Well some people have low standards.
Now I've always said "Gibli" instead of "Jibli". Am I saying it wrong?
It is a hard G there is no j sound in Japanese language.
The Wikipedia page on kana, words like "majin" and "kanji", and the four years I spent in Japanese classes say otherwise.
As for "gee-blee" or "jee-blee", it's "jee-blee". If you're wary of Studio Ghibli's Wikipedia page because anyone can edit it, pull up an image of their logo and cross-reference the Japanese name with a katakana table. If it was pronounced "gee-blee", it would be written with that character that looks like a cross with a second horizontal bar followed by a ", not the one that sort of looks like a tilted smiley face followed by a ". Okay, there's two characters that look like smiley faces, but I don't think anyone's going to argue it's pronounced "dzoo-blee"
If you read further down when i was corrected the first time I already said I was wrong and appologized for spreading false info too quickly without rechecking my facts.
After posting I remembered the standard phrase Daijobuu for are you ok.
Also Japan calls itself Nihan to the guy who called me an idiot because Japan starts with a J. I know I'm wrong and should hang myself for being wrong and should never say anything unless I have perfect knowledge about everything in the whole world.
Next time people keep reading the fucking thread to see if someone was corrected alread and has replied. Normally I wold think people would only read the first 3 post and then read the last 3 and ignore the middle.
Whatever just leave me alone. I hate I get the fucking you got someone who told you were wrong emails all the fucking time. I'm never going to post on this thing again.
I disagreed with his comments on the battle system. I found it to be really enjoyable. It's a nice change from standard turn base combat.
"But it's these hideous hybrid systems that modern JRPGs tend to have that piss in my radiators, because you end up with the worst qualities of both."
It's because of Secret Of Mana, a game that was inexplicably popular even though it was mediocre all around, in addition to having a terrible combat gimmick (it wasn't polished, it didn't make sense, it didn't look or sound good, it wasn't well written).
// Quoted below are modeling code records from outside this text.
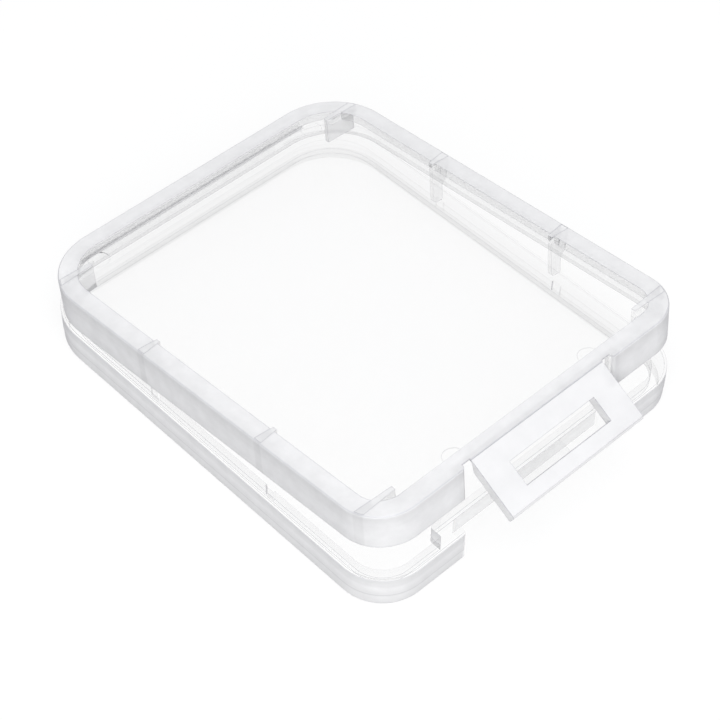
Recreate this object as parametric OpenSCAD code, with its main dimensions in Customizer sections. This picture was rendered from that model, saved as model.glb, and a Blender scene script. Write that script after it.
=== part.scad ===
// Clear hinged case for one memory card. A shallow base tray and a lid share a living hinge at
// the back, and a slotted flap on the lid's front edge folds down over a catch on the base.
// X runs along the hinge, the latch faces -Y, and the origin is under the middle of the case.
// The case is drawn ajar, with the flap part of the way down.

/* [Overall] */
// Width of the lid along the hinge line
lid_w = 44.5; // [40:0.5:60]
// Length of the lid from the latch side to the hinge side
lid_l = 54.5; // [48:0.5:72]
// Corner radius at the latch side
latch_corner_r = 5; // [4:0.1:8]
// Corner radius at the hinge side
hinge_corner_r = 7.4; // [5.5:0.1:10]
// How far the lid stands open, in degrees from closed
open_angle = 5.23; // [0:0.01:170]
// How far the flap is folded down from the lid's top plane, in degrees
flap_angle = 35.2; // [0:0.1:90]

/* [Base] */
// Height of the shelf that the closed lid rests on
shelf_z = 3.7; // [3:0.1:6]
// Width of the shelf, measured inward from the lid's outline
shelf_w = 1.25; // [1.1:0.05:2]
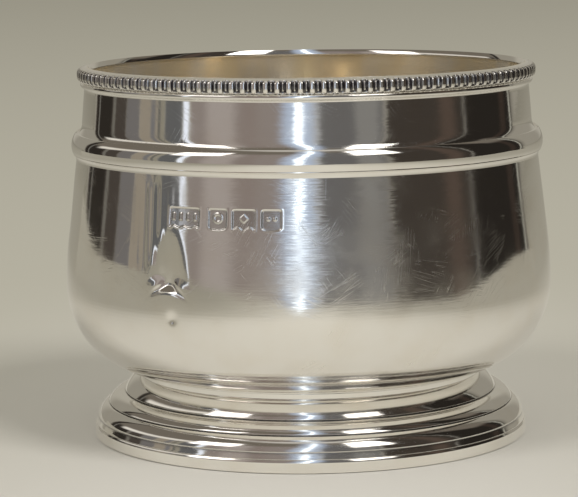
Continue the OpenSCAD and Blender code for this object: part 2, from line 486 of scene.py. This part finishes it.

And to make things worse, it's a sequel to a really excellent game, an action RPG for the original Game Boy that used a Zelda-type engine.
Why doesn't Yahtzee review any PSVita games :(
Aside from Yahtzee's little jabs at Studio Ghibli (all done in good humour I hope, as saccharine they are definitely not) I agree with most of his criticisms of Ni No Kuni (to a point). I don't find the combat as disastrous as he's making it out to be but yes having a button specifically assigned for 'defend' as opposed to messily scrolling through the options would make it more fluid and satisfying and less annoying. It was also extremely lame that they only taught you the 'defend all' command a good 12-15 hours into the game; yeah, pretty damn stupid and your teammates AI doesn't help at the worst of times. However I actually enjoy having to know the 'rock papers scissors' formula and the other complexities to the combat as it makes it that much more challenging and satisfying to defeat enemies and I'm finding there to be less grinding than I expected (though still some). These relatively few quibbles aside I love more or less all the rest of the game from the story, art style and most of the characters (though they could do with some more fleshing out and a better English voice actor for Oliver, but I guess he isn't terrible, just ok). Other than perhaps the excess amount of hand-holding that does go on and the reams of text (both of which you point out) which can grow tiresome even though it is often well written and even funny at times, Ni No Kuni is a very fun and charming romp that I look forward to completing.
The game was developed by both of them I'm sure they had a hand in the story even if it wasn't the direct script, regardless, Yahtzee is just giving us his observations.
From what I can tell it wasn't really any of their input so much, but it's possible they had some suggestions here and there.